Second, the Court pointed out that the members were not in business for themselves, but rather were performing a manufacturing task for the co-op’s business. “The members are not self-employed; nor are they independent, selling their products on the market for whatever price they can command. They are regimented under one organization, manufacturing what the organization desires and receiving the compensation the organization dictates.” 366 U.S. at 32 Apart from a few formal differences, “they are engaged in the same work they would be doing whatever the outlet for their products.” 366 U.S. at 32-33.

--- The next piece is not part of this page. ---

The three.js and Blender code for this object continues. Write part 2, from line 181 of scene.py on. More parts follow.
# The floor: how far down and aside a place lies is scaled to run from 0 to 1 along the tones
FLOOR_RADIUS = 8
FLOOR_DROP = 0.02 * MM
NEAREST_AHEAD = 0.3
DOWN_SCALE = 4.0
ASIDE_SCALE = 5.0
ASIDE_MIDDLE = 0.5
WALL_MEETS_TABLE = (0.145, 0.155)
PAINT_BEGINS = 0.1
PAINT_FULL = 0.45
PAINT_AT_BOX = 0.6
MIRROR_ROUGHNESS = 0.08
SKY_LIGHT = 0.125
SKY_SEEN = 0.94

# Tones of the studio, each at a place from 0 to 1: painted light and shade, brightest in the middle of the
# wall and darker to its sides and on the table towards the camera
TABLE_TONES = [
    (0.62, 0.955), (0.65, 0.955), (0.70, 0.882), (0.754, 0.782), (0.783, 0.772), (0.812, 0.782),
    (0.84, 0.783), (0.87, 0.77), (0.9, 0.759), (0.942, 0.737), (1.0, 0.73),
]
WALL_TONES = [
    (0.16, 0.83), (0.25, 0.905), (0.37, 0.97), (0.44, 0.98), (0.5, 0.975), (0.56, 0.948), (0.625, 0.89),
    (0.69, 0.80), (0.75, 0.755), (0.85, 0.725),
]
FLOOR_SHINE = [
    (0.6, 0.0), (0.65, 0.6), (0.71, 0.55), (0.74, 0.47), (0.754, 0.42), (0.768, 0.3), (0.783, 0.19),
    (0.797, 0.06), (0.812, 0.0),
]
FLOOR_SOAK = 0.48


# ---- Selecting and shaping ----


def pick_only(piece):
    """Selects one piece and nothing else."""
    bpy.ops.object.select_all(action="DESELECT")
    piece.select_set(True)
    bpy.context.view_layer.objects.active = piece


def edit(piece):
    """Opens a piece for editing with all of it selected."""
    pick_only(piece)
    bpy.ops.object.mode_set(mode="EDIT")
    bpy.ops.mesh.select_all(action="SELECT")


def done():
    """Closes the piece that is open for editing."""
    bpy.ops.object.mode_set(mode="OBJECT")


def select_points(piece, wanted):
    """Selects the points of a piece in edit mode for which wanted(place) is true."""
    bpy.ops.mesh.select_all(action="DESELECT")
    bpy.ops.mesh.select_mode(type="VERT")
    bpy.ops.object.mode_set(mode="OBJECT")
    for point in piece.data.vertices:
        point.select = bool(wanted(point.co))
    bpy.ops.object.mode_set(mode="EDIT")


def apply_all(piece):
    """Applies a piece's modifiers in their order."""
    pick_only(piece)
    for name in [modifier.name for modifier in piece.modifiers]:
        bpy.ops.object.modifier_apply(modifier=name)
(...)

Third, the Court pointed out ways in which the economic reality of the co-op arrangement showed that members were not in business for themselves, but were truly employees of the co-op: “The management fixes the piece rates at which they work; the management can expel them for substandard work or for failure to obey the regulations. The management, in other words, can hire or fire the homeworkers.” Thus, the Court observed, “if the ‘economic reality’ rather than ‘technical concepts’ is to be the test of employment … these homeworkers are employees.” 366 U.S. at 33 (citing United States v. Silk, 331 U.S. 704, 713 and Rutherford Food Corp. v. McComb, 331 U.S. 722, 729 (1947)).
The Court accordingly held that under the “economic reality” test, the co-op was an “employer” and its members were “employees” within the meaning of the FLSA. Therefore, the co-op was subject to the FLSA’s minimum wage and recordkeeping provisions.
Analysis
In sum, Goldberg held that co-op members who performed “homework,” were paid on a piece-rate basis to make items for the co-op, and who were subject to expulsion for substandard work, were “employees” of the co-op within the meaning of the FLSA. The case is important because, inter alia, it applied an “economic realities” test for determining the existence of an employment relationship under the FLSA.